Thursday, February 27, 2025

NASA Watch: Fly Me To the Moon (2024)




Watched:  02/27/2025
Format:  Apple+
Viewing:  First
Director:  Greg Berlanti

What an odd movie.

This is kind of what has happened with the mid-budget romcom.  They wound up on streaming services.  I don't know if Apple wanted to be in the Scarlett Johansson business or if they bought the movie.  But here it is on Apple+, which I have for MLS soccer purposes and through T-Mobile.

This is a movie about the value of truth, that uses the conspiracy theory of faking the moon landing as it's second-half pivot, and basically only gets the names of the Apollo 11 astronauts right, tossing out the rest of what happened in actuality in order to make a cute story.  It's fine, but if you're a NASA nerd like my wife, and by extension and maybe a lesser extent, me, it will make you want to pull your hair out.

Apollo 11, the focal point of the film, may be one of the most well-documented events in human history (that's the one where they walked on the moon the first time, Howard).  To make up how mission control works, and who was working there felt... weird.  Even odd little details crop up - like, I don't know if I ever heard anyone ever refer to any part of the vehicle as "the ship", but it happens here a couple of times.  

Our premise:  Scarlett Johansson plays "Kelly", a Madison Avenue master of advertising in... 1968?  69?  I'm not exactly sure.  She's recruited by a mysterious government spook played by Woody Harrelson to come to NASA and get people interested in space again.  This is in the wake of, I guess, Gemini just being a snooze fest?  Or Apollo 8?   

I always heard people got bored of NASA once we actually had this down and everything was routine, which, friends - hurling into space on a can of rocket fuel is anything but dull.  But I'm not sure the journey to land a human on the moon was when people tapped out.

Instead of the Flight Director of Apollo 11 being Gene Kranz, who is very, very famous if you do a basic Google search - it's now Channing Tatum playing "Cole", who is not Gene Kranz.  Cole is, of course, a stick in the mud compared to Kelly, but we learn he became that way because he was also the Flight Director on Apollo I, which... I guess this NASA is like five dudes.

Kelly initially just wants to help sell NASA, and so launches partnerships, like Tang, Omega watches, and other connections.  She's able to charm and smarm politicians.  

Then, Woody Harrelson returns and demands that they set up an "alternative" moon landing on a soundstage, which they'll have ready in case something goes wrong.  And, for everyone who hung out with "that guy" at some point, we get a pretty good explanation for why someone would want to fake the moon landing.  

Meanwhile, Channing Tatum and ScarJo bicker but kinda seem to fall for each other.  Why?  Well, they're both very good looking.  Because the two seem like ideological opposites, so if either of them were less than a 9, this wasn't happening.

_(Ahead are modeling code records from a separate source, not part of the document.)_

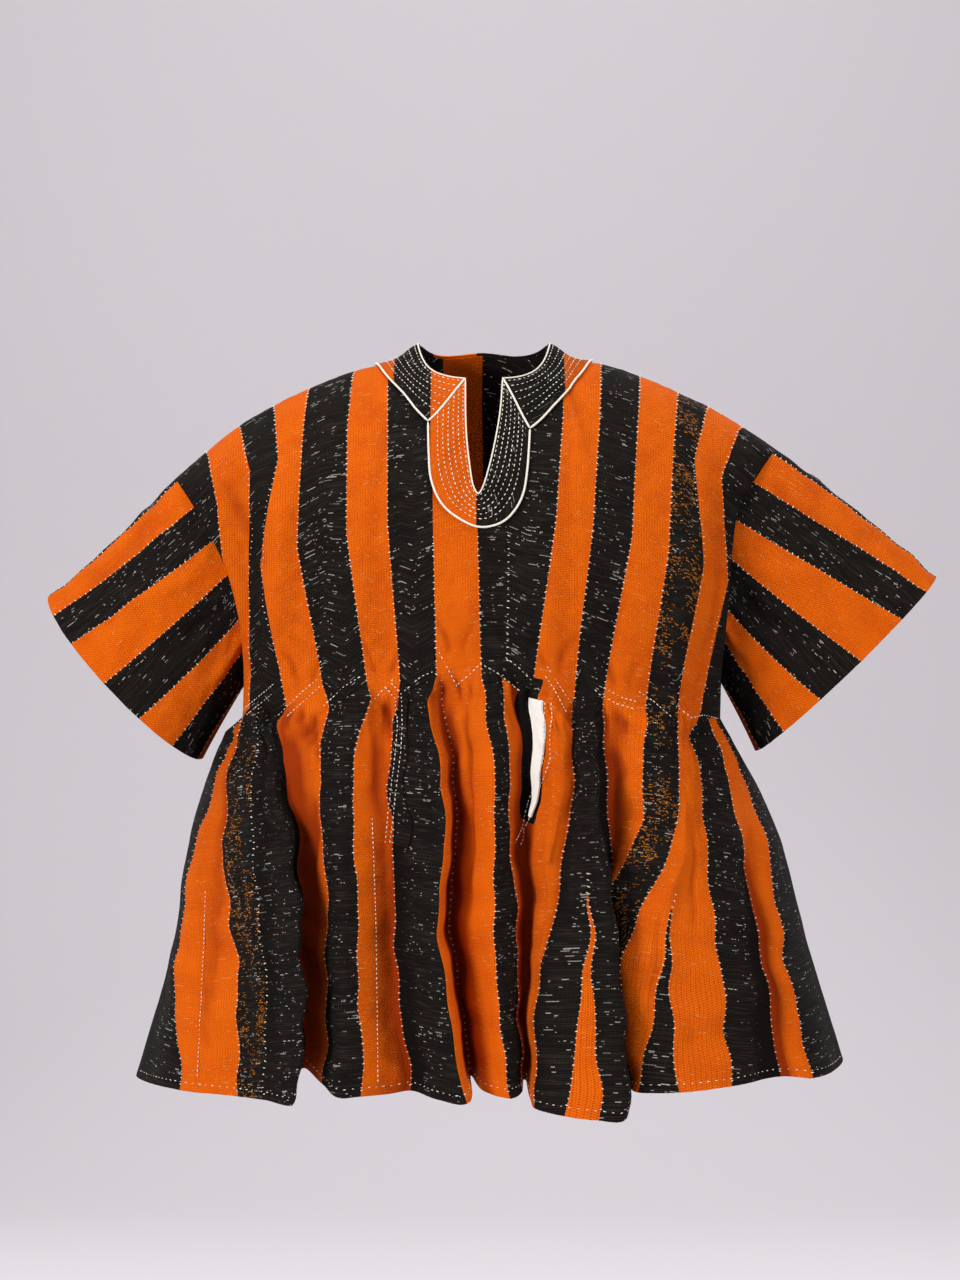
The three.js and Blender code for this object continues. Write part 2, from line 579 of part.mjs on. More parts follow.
function skirtGrid(side) {
  const steps = (side.folds.length - 1) * foldSteps;
  const ks = Array.from({ length: steps + 1 }, (_, i) => i / foldSteps);
  const outer = skirtShares.map((level) => ks.map((k) => skirtPoint(side, k, level)));
  const normals = gridNormals(outer, -side.sign);
  for (const c of [0, steps]) {
    outer.forEach((row, r) => {
      row[c].y = (side.sign * seamGap) / 2;
      normals[r][c] = new THREE.Vector3(c === 0 ? -1 : 1, 0, 0);
    });
  }
  normals[0] = outer[0].map((point) => seamNormal(side, point.x));
  return { outer, normals };
}

// A strip that lies on panels: their points moved out, and past the panels' flat faces where those
// stand out further than the curve between them
function onPanels(grid, panels) {
  const outer = grid.map((row) =>
    row.map((entry) => {
      const start = entry.point.clone().addScaledVector(entry.normal, rayStart);
      const ray = new THREE.Raycaster(start, entry.normal.clone().negate(), 0, rayStart);
      const hits = ray.intersectObjects(panels);
      const face = hits.length ? rayStart - hits[0].distance : 0;
      return entry.point.clone().addScaledVector(entry.normal, face + bandLift + bandThick);
    }),
  );
  return clothWall(outer, grid.map((row) => row.map((entry) => entry.normal)), bandThick);
}

function bodiceEntry(side, place) {
  return {
    point: bodicePoint(side, place.u, place.v),
    normal: bodiceNormal(side, place.u, place.v),
  };
}

// Plan point of the neck band: angle from the front middle, share from the neck's edge to the rim
function neckBandPlan(angle, share) {
  const reach = Math.cos(angle) > 0 ? "frontReach" : "backReach";
  const power = THREE.MathUtils.lerp(neckSquareness, 2, share);
  const sine = Math.sin(angle);
  const cosine = Math.cos(angle);
  const stretch = (Math.abs(sine) ** power + Math.abs(cosine) ** power) ** (-1 / power);
  const a = THREE.MathUtils.lerp(neck.halfWidth, bandEdge.halfWidth, share);
  const b = THREE.MathUtils.lerp(neck[reach], bandEdge[reach], share);
  return { x: -a * sine * stretch, y: -b * cosine * stretch };
}

function mitreAngle(name, share) {
  const inner = Math.atan(slitHalfWidth / neck.halfWidth);
  const outer = Math.asin(mitreX[name] / bandEdge.halfWidth);
  return THREE.MathUtils.lerp(inner, outer, share);
}

const bandShares = [0.02, 0.26, 0.5, 0.75, 1];
const bandSteps = 60;
const mitreSteps = 3; // finer rows of the slit band between those of its table

function neckBandGrid() {
  return Array.from({ length: bandSteps + 1 }, (_, i) =>
    bandShares.map((share) => {
      const from = mitreAngle("right", share);
      const to = 2 * Math.PI - mitreAngle("left", share);
      const plan = neckBandPlan(THREE.MathUtils.lerp(from, to, i / bandSteps), share);
      const side = plan.y < 0 ? front : back;
      return bodiceEntry(side, bodicePlace(side, plan.x, "y", plan.y));
    }),
  );
}

function slitBandGrid() {
  const mitreRow = (name) =>
    bandShares.map((share) => {
      const angle = name === "right" ? mitreAngle(name, share) : -mitreAngle(name, share);
      const plan = neckBandPlan(angle, share);
      const place = bodicePlace(front, plan.x, "y", plan.y);
      const point = bodicePoint(front, place.u, place.v);
      return new THREE.Vector2(point.x, point.z - mitreGap);
    });
  const tableRow = (row) =>
    bandShares.map((share) => {
      const inner = new THREE.Vector2(row.innerX, row.innerZ);
      return inner.lerp(new THREE.Vector2(row.outerX, row.outerZ), share);
    });
  const rows = [mitreRow("right"), ...slitRows.map(tableRow), mitreRow("left")];
  const fine = [];
  rows.forEach((row, i) => {
    const parts = i < rows.length - 1 ? mitreSteps : 1;
    for (let j = 0; j < parts; j += 1) {
      const next = rows[Math.min(i + 1, rows.length - 1)];
      fine.push(row.map((spot, c) => spot.clone().lerp(next[c], j / parts)));
    }
  });
  return fine.map((row) =>
    row.map((spot) => bodiceEntry(front, bodicePlace(front, spot.x, "z", spot.y))),
  );
}

// A pocket piece on the front skirt
function pocketGrid(piece) {
  const grid = [];
  for (let r = 0; r <= piece.rows; r += 1) {
    const level = THREE.MathUtils.lerp(piece.top, piece.foot, r / piece.rows);
    const row = [];
    for (let c = 0; c <= piece.columns; c += 1) {
      const k = THREE.MathUtils.lerp(piece.from, piece.to, c / piece.columns);
      const step = pocketStep;
      const across = skirtPoint(front, k + step, level).sub(skirtPoint(front, k - step, level));
      const down = skirtPoint(front, k, level + step).sub(skirtPoint(front, k, level - step));
      row.push({ point: skirtPoint(front, k, level), normal: down.cross(across).normalize() });
    }
    grid.push(row);
  }
  return grid;
}

const group = new THREE.Group();

function add(name, geometry, color) {
  const material = new THREE.MeshStandardMaterial({ color, roughness: 0.9, metalness: 0 });
  const mesh = new THREE.Mesh(geometry, material);
  mesh.name = name;
  group.add(mesh);
  return mesh;
}

const panelMesh = (name, grid) => add(name, clothWall(grid.outer, grid.normals, clothThick), orange);
const frontPanel = bodiceGrid(front);
const backPanel = bodiceGrid(back);
const bodice = [panelMesh("front_bodice", frontPanel), panelMesh("back_bodice", backPanel)];
for (const [name, shape] of [["sleeve_right", sleeveRight], ["sleeve_left", sleeveLeft]]) {
  const sleeve = sleeveGrid(shape, frontPanel, backPanel);
  add(name, clothWall(sleeve.outer, sleeve.normals, clothThick, true), black);
}
const skirtFront = panelMesh("skirt_front", skirtGrid(front));
panelMesh("skirt_back", skirtGrid(back));
add("neck_band", onPanels(neckBandGrid(), bodice), black);
add("slit_band", onPanels(slitBandGrid(), bodice), orange);
add("pocket_welt_right", onPanels(pocketGrid(pockets.weltRight), [skirtFront]), black);
add("pocket_welt_left", onPanels(pocketGrid(pockets.weltLeft), [skirtFront]), orange);
add("pocket_lining_left", onPanels(pocketGrid(pockets.liningLeft), [skirtFront]), white);

export default group;
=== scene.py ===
import functools
import math
import bpy
import numpy as np
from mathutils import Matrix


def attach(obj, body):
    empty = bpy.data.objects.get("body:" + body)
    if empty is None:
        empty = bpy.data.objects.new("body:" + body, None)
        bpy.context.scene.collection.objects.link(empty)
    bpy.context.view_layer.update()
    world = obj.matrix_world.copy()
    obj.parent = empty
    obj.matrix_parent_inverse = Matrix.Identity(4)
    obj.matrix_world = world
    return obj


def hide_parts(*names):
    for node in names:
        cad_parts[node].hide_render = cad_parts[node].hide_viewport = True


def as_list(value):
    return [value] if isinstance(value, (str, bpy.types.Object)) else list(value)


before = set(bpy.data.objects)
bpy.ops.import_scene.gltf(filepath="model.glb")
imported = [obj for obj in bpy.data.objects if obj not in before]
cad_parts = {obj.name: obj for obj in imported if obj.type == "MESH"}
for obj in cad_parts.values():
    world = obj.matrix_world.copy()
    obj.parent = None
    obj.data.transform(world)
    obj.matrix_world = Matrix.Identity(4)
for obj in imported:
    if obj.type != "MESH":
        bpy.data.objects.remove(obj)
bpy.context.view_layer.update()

# Gathered smock of handwoven strips. Tables are in millimetres, meshes in metres.
mm = 0.001
panelThick = 1.8
print("frame loaded")


# camera, light, backdrop
camera = {
    "place": (-0.004, -3.143, -0.286),
    "lens": 85,
    "sensor": 36,
}
cameraData = bpy.data.cameras.new("camera")
cameraData.lens = camera["lens"]
cameraData.sensor_fit = "VERTICAL"
cameraData.sensor_height = camera["sensor"]
cameraObject = bpy.data.objects.new("camera", cameraData)
cameraObject.location = camera["place"]
cameraObject.rotation_euler = (math.pi / 2, 0, 0)
bpy.context.collection.objects.link(cameraObject)
bpy.context.scene.camera = cameraObject
bpy.context.scene.view_settings.view_transform = "Standard"

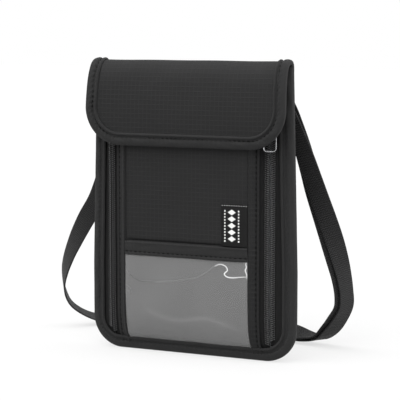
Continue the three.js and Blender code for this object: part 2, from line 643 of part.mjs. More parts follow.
const slotWidth = WEBBING + 1;
const glidePlate = toSolid(block(GLIDE.width, GLIDE.thickness, GLIDE.length));
const glideSlots = [-1, 1].map((sign) => toSolid(
  block(slotWidth, GLIDE.thickness + 1, GLIDE.slot, 0, 0, sign * (GLIDE.middle + GLIDE.slot) / 2)));
const slottedPlate = glidePlate.subtract(glideSlots[0]).subtract(glideSlots[1]);
const glide = addMesh('tri_glide', toGeometry(slottedPlate), BLACK_METAL);
glide.position.copy(glideRow(0, GLIDE.inward).point);
glide.quaternion.setFromRotationMatrix(new THREE.Matrix4().makeBasis(
  glideFrame.across, glideFrame.out, glideFrame.along));

export default pouch;
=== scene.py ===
"""Looks for the neck pouch wallet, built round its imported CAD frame.

Lengths are millimetres in the pouch's own seam frame: X across, -Y out of the front, Z up, and
y = 0 in the plane of the side seam. add_piece() turns them into metres in the row's frame.
"""
import math

import bpy
import numpy as np
from mathutils import Matrix, Vector


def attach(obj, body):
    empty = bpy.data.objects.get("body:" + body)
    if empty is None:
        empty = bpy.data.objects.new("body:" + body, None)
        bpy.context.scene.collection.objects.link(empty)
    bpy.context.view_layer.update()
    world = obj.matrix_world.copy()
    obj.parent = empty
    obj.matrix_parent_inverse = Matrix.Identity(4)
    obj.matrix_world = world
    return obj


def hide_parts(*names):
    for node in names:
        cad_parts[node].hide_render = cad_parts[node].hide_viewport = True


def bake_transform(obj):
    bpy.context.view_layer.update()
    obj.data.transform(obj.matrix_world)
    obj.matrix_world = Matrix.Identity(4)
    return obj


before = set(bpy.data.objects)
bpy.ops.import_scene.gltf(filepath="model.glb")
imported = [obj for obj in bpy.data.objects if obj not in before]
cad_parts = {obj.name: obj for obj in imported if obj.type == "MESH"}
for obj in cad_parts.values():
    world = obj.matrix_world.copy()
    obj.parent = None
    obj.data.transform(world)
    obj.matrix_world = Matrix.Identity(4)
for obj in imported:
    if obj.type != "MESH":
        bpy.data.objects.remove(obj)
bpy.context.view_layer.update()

# ---- Driving dimensions, the same as the CAD's ----

MM = 0.001
FULL_TURN = 2 * math.pi
SEAM_Y = 2.75
HALF_LOW, HALF_TOP, TAPER_FROM, FOLD_Z = 76.0, 72.5, 60.0, 199.0
CORNER, BINDING, RIM = 22.0, 9.3, 2.25
PANEL_HALF, FRONT_DEPTH, EDGE_DEPTH, BACK_DEPTH = 45.8, 10.9, 3.0, 4.4
SIDE_ANGLE = math.radians(20)
BODY_TOP, MOUTH = 193.0, 188.0
FRONT_LOW, FRONT_TOP = 3.8, MOUTH - 1.4         # where the front's layers end inside their bindings
LINING_TOP = MOUTH - 1.6
ZIP_X, TAPE_SUNK = 59.0, 0.9
RIGHT_SLIDER_Z, LEFT_SLIDER_Z = 153.8, 166.0
PULL_WIDTH, PULL_LENGTH, PULL_WIRE = 8.0, 11.6, 0.45
PULL_WIRE_DRAWN = 0.86 * PULL_WIRE              # the solid wire is thicker, to be sound
PULL_PIVOT_Y, PULL_PIVOT_Z = -2.9, -2.2
WINDOW_TOP, WINDOW_TAPE, WINDOW_BOTTOM = 76.1, 9.3, 8.6
LABEL_LEFT, LABEL_RIGHT, LABEL_BOTTOM, LABEL_TOP = 26.4, 45.4, 76.6, 104.6
FLAP_HALF_LOW, FLAP_HALF_TOP, FLAP_CORNER, FLAP_BINDING, FLAP_RIM = 74.5, 72.6, 26.0, 8.8, 1.55
WEBBING, WEBBING_T = 13.0, 1.2
RING_TILT = math.radians(24)
RING_AT = np.array([56.0, 8.0, 181.5])
RING_WIDTH, RING_LENGTH, RING_WIRE, RING_WRAP = 16.4, 8.5, 1.0, 2.5
WIRE_SIDES, PULL_CORNER, RING_CORNER = 16, 2.2, 2.4
GLIDE_AT = 330.0
GLIDE_INWARD = 3.6

STITCH_PITCH, STITCH_LENGTH, STITCH_RADIUS = 3.5, 2.5, 0.31
STITCH_RINGS, STITCH_SIDES = 7, 6
RIPSTOP_GRID, RIPSTOP_THREAD = 3.1, 0.32
WEBBING_COLUMN, WEBBING_FLOAT = 1.08, 1.66

# ---- Camera and room ----

CAMERA_AT = (488.33, -985.67, 225.17)
CAMERA_BACK = Vector((0.43748, -0.89262, 0.10884)).normalized()
CAMERA_LENS = 148.41
SENSOR = 36.0
WALL_FADE = (0.12, 0.34, 1.0, 0.7)      # from and to which height, and the strength at each
SOFTBOXES = {       # strength, how many degrees across, and the direction it shines from
    "overhead": (5.2, 80, (-0.05, -0.5, 1.0)),
    "side": (2.2, 45, (1.0, 0.25, 0.3)),
}
FLOOR_WHITE, FLOOR_GLOW = 0.15, 0.66


def metres(points):
    """Seam-frame millimetres to row-frame metres."""
    return (np.asarray(points, float) + np.array([0, SEAM_Y, 0])) * MM


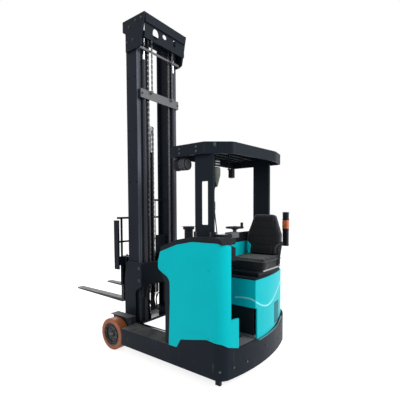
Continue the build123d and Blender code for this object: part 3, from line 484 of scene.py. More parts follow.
paints["black_plastic"] = moulded("black_plastic", (0.0085, 0.0105, 0.0145))
paints["grey_plastic"] = moulded("grey_plastic", (0.10, 0.105, 0.115))
paints["tread_brown"] = polyurethane("tread_brown", (0.34, 0.10, 0.035))
paints["clear_window"] = lens("clear_window", (0.70, 0.50, 0.27), 0.0, 0.75)
rubber = moulded("hose_rubber", (0.010, 0.0105, 0.012), 900.0, 0.65, 0.2)
orange_lens = lens("orange_lens", (0.86, 0.17, 0.03), 90.0)
clear_lens = lens("clear_lens", (0.55, 0.57, 0.60), 60.0, 0.4)
print("plastics and lenses", rubber.name, orange_lens.name, clear_lens.name)

# %% [markdown]
# ## Woven seat cloth
# Seat cloth is a plain weave about a millimetre and a half across, with a fuzz that catches light at
# grazing angles. Two sets of sine bands, one each way, make the weave without any unwrapping.

# %% Seat cloth
def woven(name, colour):
    """Weave height = warp bands x weft bands, pilled by a cloud; sheen is set on the shader itself."""
    finish = Finish(name, 0.85, 0.15, sheen_weight=0.25)
    warp = finish.bands(190.0, "Y")
    weft = finish.bands(380.0, "DIAGONAL", (1.0, 0.0, 1.0))
    threads = finish.times(warp, weft)
    pills = finish.times(finish.cloud(500.0), 0.4)
    finish.bump(finish.maths("ADD", threads, pills), 0.0004)
    worn = finish.toned(colour, 0.75, 1.35, 6.0, 6.0)
    return finish.done(finish.mixed(finish.times(threads, 0.3), worn, shade(colour, 1.9)))


paints["seat_fabric"] = woven("seat_fabric", (0.0075, 0.0085, 0.0105))
seam_thread = woven("seam_thread", (0.045, 0.046, 0.05))
dark, steel, chrome, grey = (paints[k] for k in ("dark_paint", "forged_steel", "chrome", "grey_plastic"))
print("cloths", paints["seat_fabric"].name, seam_thread.name)

# %% [markdown]
# ## Finishes onto the frame
# Every node of the frame takes the finish that the record names for it. The mast's stages, the legs,
# the wheel covers and the chains take their own.

# %% Finishes onto the frame
for row in frame["record"]["subparts"]:
    mesh = frame["nodes"][row["node"]].data
    mesh.materials.clear()
    mesh.materials.append(own_finishes.get(row["node"], paints[row["material_slot"]]))
for chain in ("lift_chains", "free_chains"):
    frame["nodes"][chain].data.materials[0] = chain_steel

# %% [markdown]
# ## Shapes from arrays
# Every added piece is a grid of points worked out at once: rows along it, columns round it. A shape here
# is a pair, its points and its four-sided faces. Ends are closed by a last row drawn in to one point,
# whose doubles are merged when the piece is made.

# %% Shape helpers
def grid_faces(rows, columns):
    """Faces joining each grid point to its neighbours, wrapped round across the columns."""
    i, j = (v.ravel() for v in np.meshgrid(np.arange(rows - 1), np.arange(columns), indexing="ij"))
    k = (j + 1) % columns
    this, after = i * columns, (i + 1) * columns
    return np.stack([this + j, this + k, after + k, after + j], axis=1)


def joined(*shapes):
    """One shape from several: points stacked, face numbers moved up by the points before them."""
    starts = np.cumsum([0] + [len(points) for points, _ in shapes[:-1]])
    faces = [shape_faces + start for (_, shape_faces), start in zip(shapes, starts)]
    return np.vstack([points for points, _ in shapes]), np.vstack(faces)


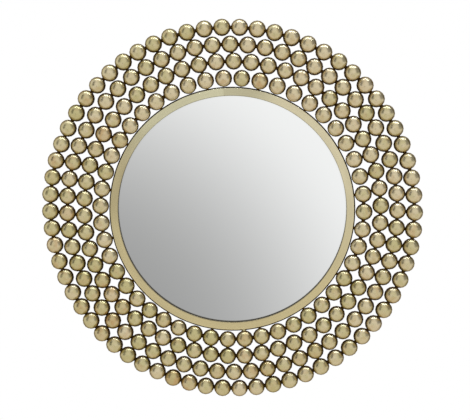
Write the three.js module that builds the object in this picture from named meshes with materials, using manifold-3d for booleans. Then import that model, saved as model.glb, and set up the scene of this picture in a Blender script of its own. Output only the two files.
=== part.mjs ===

Even more - we're supposed to buy that Tatum's character lacks any professional acumen whatsoever after a career in the Air Force and time at NASA for years as a top administrator.  So ScarJo has to step in and smooth things over for him all the time. 

Oh, there's Chekov's Black Cat in the first act, which is kind of funny.  But I didn't buy that if government spooks were going to stage a moon landing, they'd do it live.  That was so weird - and necessary only insofar as it makes the plot happen.

It's... fine.  It's an expensive Hallmark movie in its way.  It doesn't care how anything really works so it can tell the cute story it wants to tell.  The leads are charming.  ScarJo looks fantastic in period dress and hair.

It's also weird to throw a movie out there about NASA, which people definitely have opinions about as well as have knowledge - and then to also lean into Madison Avenue-style advertising, which we got a pretty good picture of, in that specific timeframe, from Mad Men.  

But.  It's also really weird that this movie leans in so hard on themes of truth and lies and what's important and why.  And doesn't really care about the truth at all.  And *then* kinda helps conspiracy theorists along.  And maybe now is not the time for these mixed messages.  

This is one of those movies where you squint and see a different movie probably existed at one point that was funnier, and probably less about the romance and more about the well-known conspiracy.  But then you get a ScarJo attached, and she doesn't do those movies, really.

I wasn't mad at the movie, exactly.  I just kind of inhaled, realized what it was early on, and dealt with it and watched it play out for what it was, wondering all along the way why they made so many choices they did when they absolutely didn't have to.